-- Exercise brief --
Starting at the line that contains "near_plug_seal();" and stopping at the line that contains "obj.data = obj.data.copy()", repeat every line exactly, the two end lines included, and nothing else.

-- Collected data --
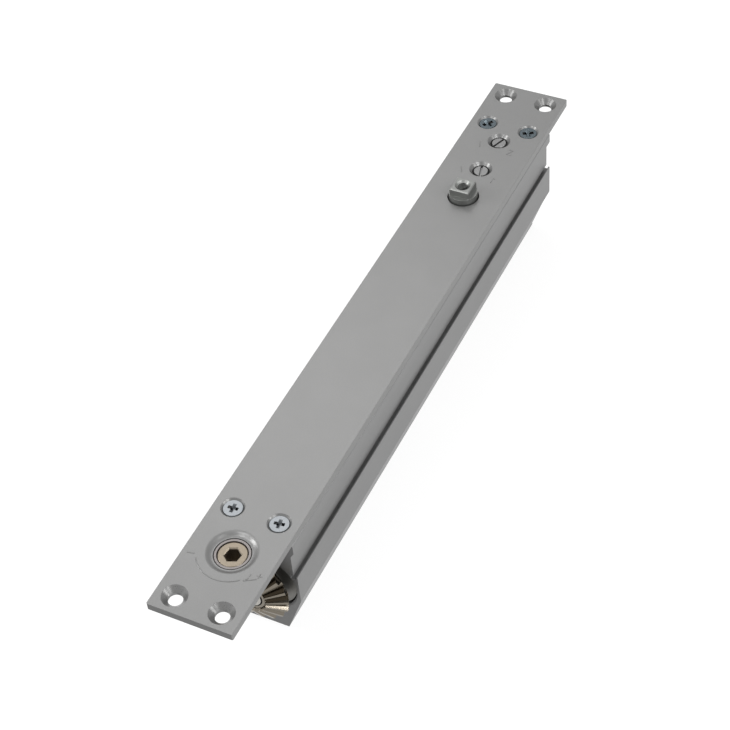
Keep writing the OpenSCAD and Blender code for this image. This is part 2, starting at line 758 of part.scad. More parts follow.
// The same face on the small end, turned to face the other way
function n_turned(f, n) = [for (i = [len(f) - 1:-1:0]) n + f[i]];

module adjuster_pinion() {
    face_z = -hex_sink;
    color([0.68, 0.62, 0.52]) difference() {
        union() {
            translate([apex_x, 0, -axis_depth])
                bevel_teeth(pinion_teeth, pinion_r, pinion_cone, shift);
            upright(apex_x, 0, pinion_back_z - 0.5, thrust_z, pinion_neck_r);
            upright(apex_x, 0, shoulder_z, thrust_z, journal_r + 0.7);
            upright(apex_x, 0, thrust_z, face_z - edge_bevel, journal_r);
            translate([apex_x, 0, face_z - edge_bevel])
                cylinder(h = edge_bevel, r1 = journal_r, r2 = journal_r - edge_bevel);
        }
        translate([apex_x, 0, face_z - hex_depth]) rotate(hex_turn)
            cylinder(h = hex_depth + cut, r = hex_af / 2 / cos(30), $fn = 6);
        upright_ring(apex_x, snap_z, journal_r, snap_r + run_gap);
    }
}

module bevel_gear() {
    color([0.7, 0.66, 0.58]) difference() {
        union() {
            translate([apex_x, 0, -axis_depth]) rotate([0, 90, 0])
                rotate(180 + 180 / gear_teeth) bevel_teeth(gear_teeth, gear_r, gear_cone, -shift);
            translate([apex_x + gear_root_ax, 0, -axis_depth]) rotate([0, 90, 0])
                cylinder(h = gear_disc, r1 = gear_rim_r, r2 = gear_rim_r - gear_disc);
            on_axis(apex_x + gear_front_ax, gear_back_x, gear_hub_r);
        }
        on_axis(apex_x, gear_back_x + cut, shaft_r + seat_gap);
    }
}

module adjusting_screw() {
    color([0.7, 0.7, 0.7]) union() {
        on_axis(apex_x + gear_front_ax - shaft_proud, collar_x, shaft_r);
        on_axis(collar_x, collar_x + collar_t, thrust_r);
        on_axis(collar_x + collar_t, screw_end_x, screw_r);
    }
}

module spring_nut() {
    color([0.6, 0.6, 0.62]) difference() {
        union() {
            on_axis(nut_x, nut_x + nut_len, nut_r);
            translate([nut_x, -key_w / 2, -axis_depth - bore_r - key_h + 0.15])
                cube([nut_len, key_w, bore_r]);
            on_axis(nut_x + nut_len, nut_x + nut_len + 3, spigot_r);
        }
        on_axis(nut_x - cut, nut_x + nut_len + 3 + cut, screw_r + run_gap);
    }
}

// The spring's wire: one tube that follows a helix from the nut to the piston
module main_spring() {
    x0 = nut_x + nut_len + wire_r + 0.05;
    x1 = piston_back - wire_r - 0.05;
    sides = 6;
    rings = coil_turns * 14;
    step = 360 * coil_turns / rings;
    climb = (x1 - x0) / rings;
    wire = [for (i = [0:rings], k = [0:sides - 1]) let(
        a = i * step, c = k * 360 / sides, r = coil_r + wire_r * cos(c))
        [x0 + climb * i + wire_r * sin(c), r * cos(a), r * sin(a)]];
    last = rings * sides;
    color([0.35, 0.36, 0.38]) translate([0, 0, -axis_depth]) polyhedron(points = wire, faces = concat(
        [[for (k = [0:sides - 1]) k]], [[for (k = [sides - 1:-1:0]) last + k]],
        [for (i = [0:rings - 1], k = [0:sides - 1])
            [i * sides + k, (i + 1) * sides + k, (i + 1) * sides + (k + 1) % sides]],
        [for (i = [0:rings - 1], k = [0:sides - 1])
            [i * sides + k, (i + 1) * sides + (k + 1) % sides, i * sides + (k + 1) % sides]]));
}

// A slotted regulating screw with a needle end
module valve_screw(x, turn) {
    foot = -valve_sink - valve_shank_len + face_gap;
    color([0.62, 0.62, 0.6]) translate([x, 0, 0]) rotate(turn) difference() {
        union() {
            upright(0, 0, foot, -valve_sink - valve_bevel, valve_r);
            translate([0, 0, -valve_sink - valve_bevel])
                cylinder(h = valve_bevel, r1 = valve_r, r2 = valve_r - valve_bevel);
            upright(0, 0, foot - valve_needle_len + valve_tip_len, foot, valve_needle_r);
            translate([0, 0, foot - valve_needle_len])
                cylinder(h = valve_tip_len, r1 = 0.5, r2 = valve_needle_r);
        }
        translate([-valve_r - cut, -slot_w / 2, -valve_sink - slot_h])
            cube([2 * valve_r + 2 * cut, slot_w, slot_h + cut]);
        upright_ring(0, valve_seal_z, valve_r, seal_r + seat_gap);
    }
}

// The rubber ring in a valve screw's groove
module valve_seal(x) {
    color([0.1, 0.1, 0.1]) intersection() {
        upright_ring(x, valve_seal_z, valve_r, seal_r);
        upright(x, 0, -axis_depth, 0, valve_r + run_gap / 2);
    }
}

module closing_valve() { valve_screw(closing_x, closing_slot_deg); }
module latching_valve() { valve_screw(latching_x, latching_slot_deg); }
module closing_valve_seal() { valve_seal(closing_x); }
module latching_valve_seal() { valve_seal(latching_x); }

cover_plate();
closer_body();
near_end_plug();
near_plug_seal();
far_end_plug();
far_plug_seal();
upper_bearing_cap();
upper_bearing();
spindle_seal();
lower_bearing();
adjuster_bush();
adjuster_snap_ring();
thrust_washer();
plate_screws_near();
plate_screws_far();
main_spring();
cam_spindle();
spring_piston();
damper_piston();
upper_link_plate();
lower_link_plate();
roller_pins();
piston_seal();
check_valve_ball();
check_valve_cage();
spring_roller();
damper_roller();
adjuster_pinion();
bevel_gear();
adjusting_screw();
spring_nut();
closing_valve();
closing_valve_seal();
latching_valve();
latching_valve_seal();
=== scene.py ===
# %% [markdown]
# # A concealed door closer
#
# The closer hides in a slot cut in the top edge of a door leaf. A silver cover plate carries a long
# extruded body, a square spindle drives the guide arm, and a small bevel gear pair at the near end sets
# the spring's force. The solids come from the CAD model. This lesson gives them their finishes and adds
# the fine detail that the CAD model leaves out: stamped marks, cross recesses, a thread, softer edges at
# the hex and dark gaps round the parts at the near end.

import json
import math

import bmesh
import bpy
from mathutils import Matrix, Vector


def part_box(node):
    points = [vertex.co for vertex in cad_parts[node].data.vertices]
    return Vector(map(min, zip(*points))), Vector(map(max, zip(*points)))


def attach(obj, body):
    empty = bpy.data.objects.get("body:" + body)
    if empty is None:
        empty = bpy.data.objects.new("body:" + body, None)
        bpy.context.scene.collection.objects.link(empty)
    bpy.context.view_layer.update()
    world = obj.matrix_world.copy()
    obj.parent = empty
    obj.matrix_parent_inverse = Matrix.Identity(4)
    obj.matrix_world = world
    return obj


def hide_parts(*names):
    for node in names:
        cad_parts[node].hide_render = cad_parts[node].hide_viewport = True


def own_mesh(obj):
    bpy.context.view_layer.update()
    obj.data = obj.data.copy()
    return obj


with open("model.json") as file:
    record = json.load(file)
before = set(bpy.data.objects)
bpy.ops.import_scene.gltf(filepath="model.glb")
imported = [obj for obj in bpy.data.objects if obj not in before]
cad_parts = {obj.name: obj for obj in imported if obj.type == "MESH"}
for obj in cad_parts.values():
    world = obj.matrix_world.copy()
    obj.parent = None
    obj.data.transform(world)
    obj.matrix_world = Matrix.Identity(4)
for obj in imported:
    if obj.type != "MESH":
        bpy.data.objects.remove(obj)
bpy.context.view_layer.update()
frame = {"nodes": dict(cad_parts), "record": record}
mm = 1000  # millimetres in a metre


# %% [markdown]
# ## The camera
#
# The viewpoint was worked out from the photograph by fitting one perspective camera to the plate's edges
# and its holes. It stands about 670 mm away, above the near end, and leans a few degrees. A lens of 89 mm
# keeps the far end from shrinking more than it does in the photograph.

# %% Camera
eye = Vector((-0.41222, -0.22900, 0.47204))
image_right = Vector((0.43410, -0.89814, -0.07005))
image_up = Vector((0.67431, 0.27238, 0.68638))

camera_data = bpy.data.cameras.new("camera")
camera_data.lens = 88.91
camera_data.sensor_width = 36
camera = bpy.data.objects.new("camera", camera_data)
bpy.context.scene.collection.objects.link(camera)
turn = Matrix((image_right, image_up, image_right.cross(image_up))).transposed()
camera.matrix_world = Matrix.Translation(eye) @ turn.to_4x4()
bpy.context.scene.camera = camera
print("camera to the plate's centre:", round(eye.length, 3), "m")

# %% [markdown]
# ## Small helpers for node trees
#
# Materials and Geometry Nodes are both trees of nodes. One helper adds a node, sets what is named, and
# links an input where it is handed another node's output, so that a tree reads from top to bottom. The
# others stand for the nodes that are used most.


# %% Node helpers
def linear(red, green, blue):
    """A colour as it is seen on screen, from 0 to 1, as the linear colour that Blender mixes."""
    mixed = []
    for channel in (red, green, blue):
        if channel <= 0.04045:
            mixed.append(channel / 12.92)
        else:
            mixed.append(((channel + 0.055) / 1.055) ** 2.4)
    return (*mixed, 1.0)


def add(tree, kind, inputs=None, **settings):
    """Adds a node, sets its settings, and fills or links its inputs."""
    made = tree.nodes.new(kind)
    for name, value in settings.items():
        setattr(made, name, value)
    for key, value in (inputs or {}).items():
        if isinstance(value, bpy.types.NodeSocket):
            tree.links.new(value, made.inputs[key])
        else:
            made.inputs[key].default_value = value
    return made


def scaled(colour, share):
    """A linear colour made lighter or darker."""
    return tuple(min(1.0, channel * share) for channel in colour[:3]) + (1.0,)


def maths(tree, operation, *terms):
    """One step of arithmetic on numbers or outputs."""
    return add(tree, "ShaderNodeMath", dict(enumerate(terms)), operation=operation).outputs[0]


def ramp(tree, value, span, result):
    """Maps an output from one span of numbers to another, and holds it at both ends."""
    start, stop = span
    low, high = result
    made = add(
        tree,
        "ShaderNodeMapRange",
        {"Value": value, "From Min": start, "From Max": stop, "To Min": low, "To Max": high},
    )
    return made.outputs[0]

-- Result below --
near_plug_seal();
far_end_plug();
far_plug_seal();
upper_bearing_cap();
upper_bearing();
spindle_seal();
lower_bearing();
adjuster_bush();
adjuster_snap_ring();
thrust_washer();
plate_screws_near();
plate_screws_far();
main_spring();
cam_spindle();
spring_piston();
damper_piston();
upper_link_plate();
lower_link_plate();
roller_pins();
piston_seal();
check_valve_ball();
check_valve_cage();
spring_roller();
damper_roller();
adjuster_pinion();
bevel_gear();
adjusting_screw();
spring_nut();
closing_valve();
closing_valve_seal();
latching_valve();
latching_valve_seal();
=== scene.py ===
# %% [markdown]
# # A concealed door closer
#
# The closer hides in a slot cut in the top edge of a door leaf. A silver cover plate carries a long
# extruded body, a square spindle drives the guide arm, and a small bevel gear pair at the near end sets
# the spring's force. The solids come from the CAD model. This lesson gives them their finishes and adds
# the fine detail that the CAD model leaves out: stamped marks, cross recesses, a thread, softer edges at
# the hex and dark gaps round the parts at the near end.

import json
import math

import bmesh
import bpy
from mathutils import Matrix, Vector


def part_box(node):
    points = [vertex.co for vertex in cad_parts[node].data.vertices]
    return Vector(map(min, zip(*points))), Vector(map(max, zip(*points)))


def attach(obj, body):
    empty = bpy.data.objects.get("body:" + body)
    if empty is None:
        empty = bpy.data.objects.new("body:" + body, None)
        bpy.context.scene.collection.objects.link(empty)
    bpy.context.view_layer.update()
    world = obj.matrix_world.copy()
    obj.parent = empty
    obj.matrix_parent_inverse = Matrix.Identity(4)
    obj.matrix_world = world
    return obj


def hide_parts(*names):
    for node in names:
        cad_parts[node].hide_render = cad_parts[node].hide_viewport = True


def own_mesh(obj):
    bpy.context.view_layer.update()
    obj.data = obj.data.copy()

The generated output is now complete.